Loggers for libraries

All the discussion above for the package and sub-packages applies here as well, another thing to keep in mind when working on a library which will be potentially used by someone else, it's a good idea to leave the 'actual logging configuration' to the application that will be using this library, so what we should really do is - simply create loggers and don't attach any handlers, whatever handlers are required to be attached, will be done by the application code that will utilize the function of the library. To avoid an Exception related to 'no handlers attached', it's a good idea to attach a NullHandler to the logger created by the main package.

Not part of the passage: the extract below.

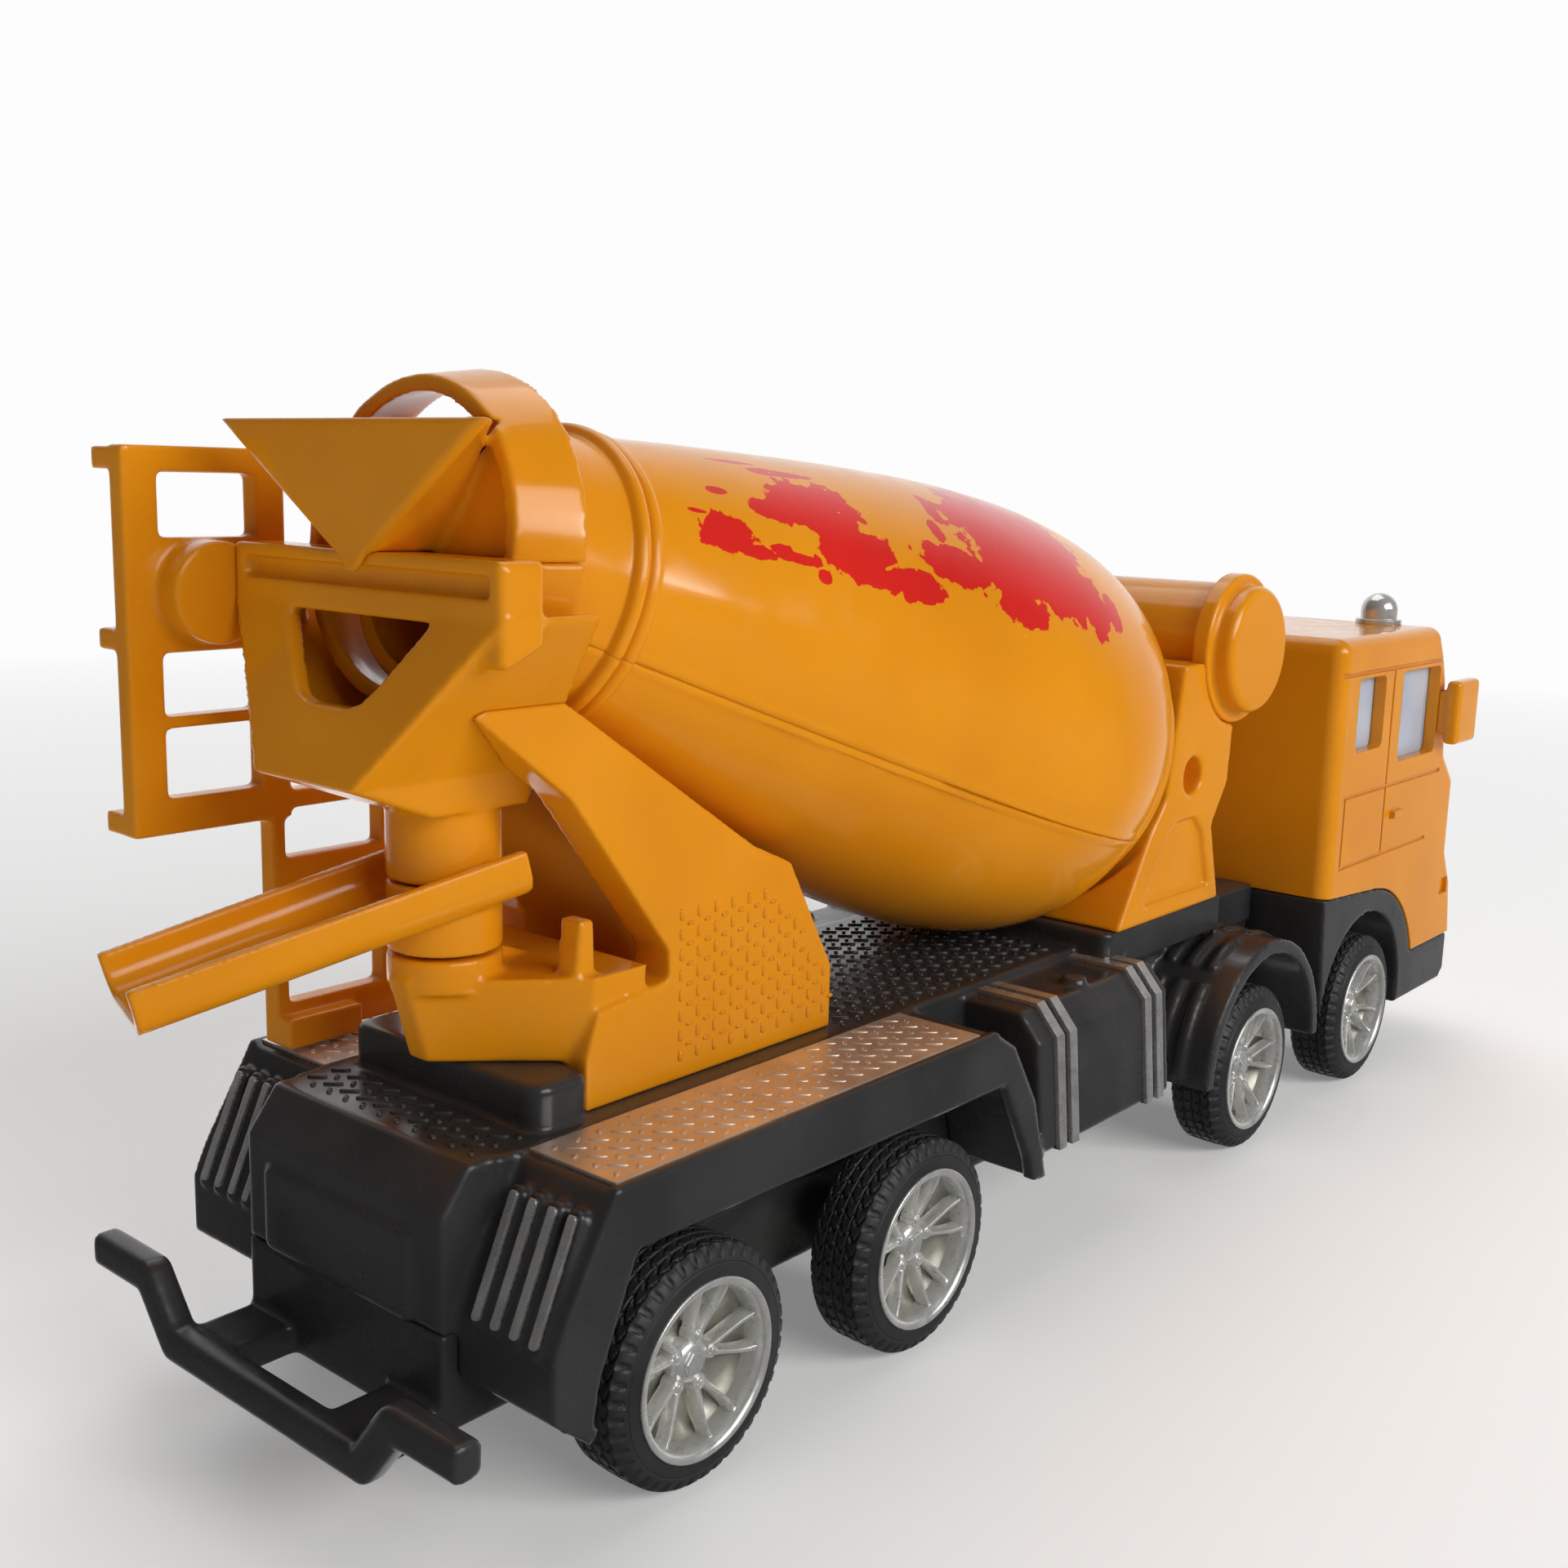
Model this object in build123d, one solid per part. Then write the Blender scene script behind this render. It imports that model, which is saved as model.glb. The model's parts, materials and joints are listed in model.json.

In Summary - following is a good example of creating a logger for a library you are developing

Let's say you are developing a library that will be available as a package foo with sub packages bar and baz inside the bar. Following simple logging setup should be good.

# Inside foo/__init__.py

import logging
logger = logging.getLogger()
logger.addHandler(logging.NullHandler())

# Inside foo/bar/__init__.py

import logging
logger = logging.getLongger()


# Inside foo/bar/baz/__init__.py

import logging
logger = logging.getLogger()

And then inside your Application, you can simply -

# Get access to RootLogger

_logger = logging.getLogger()
_logger.addHandler(logging.StreamHandler()) # Handler is attached to root logger.

our_logger = logging.getLogger("app")

It's possible to have a much more detailed configuration of the logging. But something above should often serve good enough a lot of times.

What this will do is - it will create a structure like the following (and default propagate=True will make sure the RootLogger's Handler gets called.

RootLogger (StreamHandler)
\
 \_ AppLogger

\
 \_ Foo.logger
   \_ Bar.logger
     \_ Baz.logger

Summary

We explored some of the details of Python's logging module and looked at some good practices worth following while implementing logging for your application. This should serve handy while reading and understanding the documentation and perhaps dealing with sometimes unexpected behaviors.